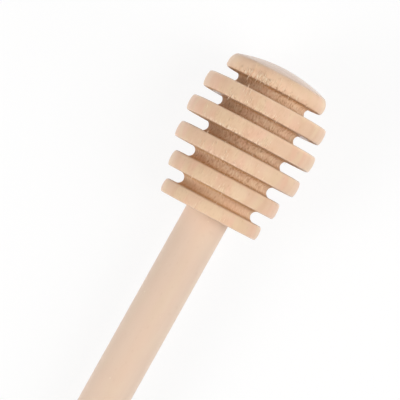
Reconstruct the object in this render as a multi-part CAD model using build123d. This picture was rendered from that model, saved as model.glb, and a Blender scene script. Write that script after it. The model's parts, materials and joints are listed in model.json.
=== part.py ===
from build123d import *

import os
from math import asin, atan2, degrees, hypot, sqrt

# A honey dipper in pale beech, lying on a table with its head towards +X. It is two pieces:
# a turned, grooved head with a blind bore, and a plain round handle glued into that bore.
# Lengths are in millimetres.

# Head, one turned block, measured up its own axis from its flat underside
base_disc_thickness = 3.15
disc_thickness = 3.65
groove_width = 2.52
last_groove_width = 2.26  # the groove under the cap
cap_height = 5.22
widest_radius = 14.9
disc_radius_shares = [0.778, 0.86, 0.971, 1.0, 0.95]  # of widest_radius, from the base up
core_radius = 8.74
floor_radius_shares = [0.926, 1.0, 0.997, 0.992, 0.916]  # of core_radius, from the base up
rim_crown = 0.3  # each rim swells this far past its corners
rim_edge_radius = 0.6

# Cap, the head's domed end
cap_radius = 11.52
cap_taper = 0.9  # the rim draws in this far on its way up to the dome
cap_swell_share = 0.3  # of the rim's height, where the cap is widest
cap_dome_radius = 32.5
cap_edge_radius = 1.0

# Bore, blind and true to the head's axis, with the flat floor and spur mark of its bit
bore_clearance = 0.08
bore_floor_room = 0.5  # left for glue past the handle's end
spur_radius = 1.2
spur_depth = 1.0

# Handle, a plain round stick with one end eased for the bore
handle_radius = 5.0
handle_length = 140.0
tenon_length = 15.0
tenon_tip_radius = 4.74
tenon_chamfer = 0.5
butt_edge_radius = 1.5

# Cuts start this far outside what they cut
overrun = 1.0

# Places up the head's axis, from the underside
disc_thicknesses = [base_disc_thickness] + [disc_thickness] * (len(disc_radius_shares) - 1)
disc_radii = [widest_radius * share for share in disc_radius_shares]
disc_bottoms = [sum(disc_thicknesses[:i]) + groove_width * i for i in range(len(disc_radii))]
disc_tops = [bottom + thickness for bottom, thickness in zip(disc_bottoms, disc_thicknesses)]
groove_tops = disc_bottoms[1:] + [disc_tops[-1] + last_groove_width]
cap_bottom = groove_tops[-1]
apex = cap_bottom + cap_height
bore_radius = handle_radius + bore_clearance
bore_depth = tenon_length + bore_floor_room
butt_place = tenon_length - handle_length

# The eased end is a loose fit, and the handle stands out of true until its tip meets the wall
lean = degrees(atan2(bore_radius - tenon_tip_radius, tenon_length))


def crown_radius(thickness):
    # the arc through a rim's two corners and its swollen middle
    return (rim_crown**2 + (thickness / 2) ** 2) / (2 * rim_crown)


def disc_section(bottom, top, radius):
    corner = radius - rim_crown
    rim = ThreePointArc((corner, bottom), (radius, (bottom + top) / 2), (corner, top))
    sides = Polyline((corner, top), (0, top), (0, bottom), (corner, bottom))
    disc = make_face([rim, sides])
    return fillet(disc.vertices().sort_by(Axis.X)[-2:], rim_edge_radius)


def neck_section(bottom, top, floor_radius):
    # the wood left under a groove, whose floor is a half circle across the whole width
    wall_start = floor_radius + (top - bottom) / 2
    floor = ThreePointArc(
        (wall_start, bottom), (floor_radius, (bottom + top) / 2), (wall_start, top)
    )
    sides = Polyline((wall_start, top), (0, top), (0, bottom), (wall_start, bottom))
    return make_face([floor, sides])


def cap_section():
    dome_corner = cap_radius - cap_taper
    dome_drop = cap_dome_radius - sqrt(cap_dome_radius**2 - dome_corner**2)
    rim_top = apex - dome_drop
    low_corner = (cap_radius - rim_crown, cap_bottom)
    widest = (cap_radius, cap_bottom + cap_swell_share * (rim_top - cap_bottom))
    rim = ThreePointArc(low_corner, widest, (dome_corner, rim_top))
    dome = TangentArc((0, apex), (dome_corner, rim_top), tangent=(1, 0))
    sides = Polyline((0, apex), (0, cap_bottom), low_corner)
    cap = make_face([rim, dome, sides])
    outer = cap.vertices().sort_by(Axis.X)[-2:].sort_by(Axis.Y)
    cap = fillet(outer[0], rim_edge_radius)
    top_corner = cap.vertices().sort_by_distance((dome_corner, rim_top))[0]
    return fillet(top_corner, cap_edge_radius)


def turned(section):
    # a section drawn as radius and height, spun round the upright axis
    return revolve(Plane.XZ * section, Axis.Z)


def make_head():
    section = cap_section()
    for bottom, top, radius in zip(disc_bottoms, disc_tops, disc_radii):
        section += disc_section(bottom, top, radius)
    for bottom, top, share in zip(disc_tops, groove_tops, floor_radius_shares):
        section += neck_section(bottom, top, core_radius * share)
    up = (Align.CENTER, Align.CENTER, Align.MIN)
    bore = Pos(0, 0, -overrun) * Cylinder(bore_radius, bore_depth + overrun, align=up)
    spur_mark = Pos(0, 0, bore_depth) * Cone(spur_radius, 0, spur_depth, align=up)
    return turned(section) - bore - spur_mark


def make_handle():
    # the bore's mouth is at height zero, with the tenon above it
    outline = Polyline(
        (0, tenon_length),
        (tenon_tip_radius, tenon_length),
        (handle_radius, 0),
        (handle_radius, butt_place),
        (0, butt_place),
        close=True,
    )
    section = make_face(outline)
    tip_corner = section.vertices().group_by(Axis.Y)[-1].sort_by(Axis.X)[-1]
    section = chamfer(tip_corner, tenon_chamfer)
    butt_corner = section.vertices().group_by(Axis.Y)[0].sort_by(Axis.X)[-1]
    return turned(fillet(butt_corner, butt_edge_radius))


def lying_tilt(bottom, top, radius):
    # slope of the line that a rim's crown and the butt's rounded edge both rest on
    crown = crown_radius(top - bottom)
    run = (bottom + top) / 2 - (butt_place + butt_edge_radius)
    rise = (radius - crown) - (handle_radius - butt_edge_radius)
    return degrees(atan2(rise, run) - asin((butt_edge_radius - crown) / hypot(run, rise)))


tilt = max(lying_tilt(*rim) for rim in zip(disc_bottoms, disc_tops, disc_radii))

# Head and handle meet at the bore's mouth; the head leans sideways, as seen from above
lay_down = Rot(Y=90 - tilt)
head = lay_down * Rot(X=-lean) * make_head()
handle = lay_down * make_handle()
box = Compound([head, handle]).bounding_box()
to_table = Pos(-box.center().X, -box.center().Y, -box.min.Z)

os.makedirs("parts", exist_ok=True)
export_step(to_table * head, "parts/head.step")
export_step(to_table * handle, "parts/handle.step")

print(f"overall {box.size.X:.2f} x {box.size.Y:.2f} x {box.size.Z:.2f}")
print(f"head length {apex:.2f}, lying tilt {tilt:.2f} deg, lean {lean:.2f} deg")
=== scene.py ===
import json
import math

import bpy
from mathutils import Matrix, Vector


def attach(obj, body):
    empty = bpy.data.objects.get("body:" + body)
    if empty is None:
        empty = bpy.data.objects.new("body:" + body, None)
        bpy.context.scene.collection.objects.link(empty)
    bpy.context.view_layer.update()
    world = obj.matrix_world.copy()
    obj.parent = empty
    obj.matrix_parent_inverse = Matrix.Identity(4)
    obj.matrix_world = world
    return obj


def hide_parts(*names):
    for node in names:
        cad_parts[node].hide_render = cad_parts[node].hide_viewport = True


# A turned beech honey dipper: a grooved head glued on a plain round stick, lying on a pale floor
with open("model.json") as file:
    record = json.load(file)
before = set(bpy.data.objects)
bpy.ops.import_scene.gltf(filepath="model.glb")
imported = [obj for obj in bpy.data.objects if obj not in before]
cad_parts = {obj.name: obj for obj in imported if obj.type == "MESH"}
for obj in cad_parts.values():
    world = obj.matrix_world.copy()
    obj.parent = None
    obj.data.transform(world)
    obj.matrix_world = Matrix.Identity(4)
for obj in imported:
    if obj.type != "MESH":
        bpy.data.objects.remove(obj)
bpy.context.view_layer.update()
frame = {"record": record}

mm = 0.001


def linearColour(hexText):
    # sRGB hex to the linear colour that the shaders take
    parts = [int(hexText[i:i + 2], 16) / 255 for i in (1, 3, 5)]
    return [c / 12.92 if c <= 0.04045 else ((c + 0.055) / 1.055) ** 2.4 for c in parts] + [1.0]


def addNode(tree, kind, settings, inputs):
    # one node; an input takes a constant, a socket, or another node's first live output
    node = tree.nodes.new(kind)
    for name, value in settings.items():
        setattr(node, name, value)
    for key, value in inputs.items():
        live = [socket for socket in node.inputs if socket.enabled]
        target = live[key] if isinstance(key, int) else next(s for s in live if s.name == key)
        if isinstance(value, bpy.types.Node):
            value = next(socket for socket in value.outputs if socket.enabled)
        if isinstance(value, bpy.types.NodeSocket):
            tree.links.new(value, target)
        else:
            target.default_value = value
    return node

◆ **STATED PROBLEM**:
Exact duplication is required for the lines above, from the line that contains "tilt = max(lying_tilt(*rim)" to the line that contains "before = set(bpy.data.objects)", inclusive; omit all others.

◆ **TASK SOLUTION**:
tilt = max(lying_tilt(*rim) for rim in zip(disc_bottoms, disc_tops, disc_radii))

# Head and handle meet at the bore's mouth; the head leans sideways, as seen from above
lay_down = Rot(Y=90 - tilt)
head = lay_down * Rot(X=-lean) * make_head()
handle = lay_down * make_handle()
box = Compound([head, handle]).bounding_box()
to_table = Pos(-box.center().X, -box.center().Y, -box.min.Z)

os.makedirs("parts", exist_ok=True)
export_step(to_table * head, "parts/head.step")
export_step(to_table * handle, "parts/handle.step")

print(f"overall {box.size.X:.2f} x {box.size.Y:.2f} x {box.size.Z:.2f}")
print(f"head length {apex:.2f}, lying tilt {tilt:.2f} deg, lean {lean:.2f} deg")
=== scene.py ===
import json
import math

import bpy
from mathutils import Matrix, Vector


def attach(obj, body):
    empty = bpy.data.objects.get("body:" + body)
    if empty is None:
        empty = bpy.data.objects.new("body:" + body, None)
        bpy.context.scene.collection.objects.link(empty)
    bpy.context.view_layer.update()
    world = obj.matrix_world.copy()
    obj.parent = empty
    obj.matrix_parent_inverse = Matrix.Identity(4)
    obj.matrix_world = world
    return obj


def hide_parts(*names):
    for node in names:
        cad_parts[node].hide_render = cad_parts[node].hide_viewport = True


# A turned beech honey dipper: a grooved head glued on a plain round stick, lying on a pale floor
with open("model.json") as file:
    record = json.load(file)
before = set(bpy.data.objects)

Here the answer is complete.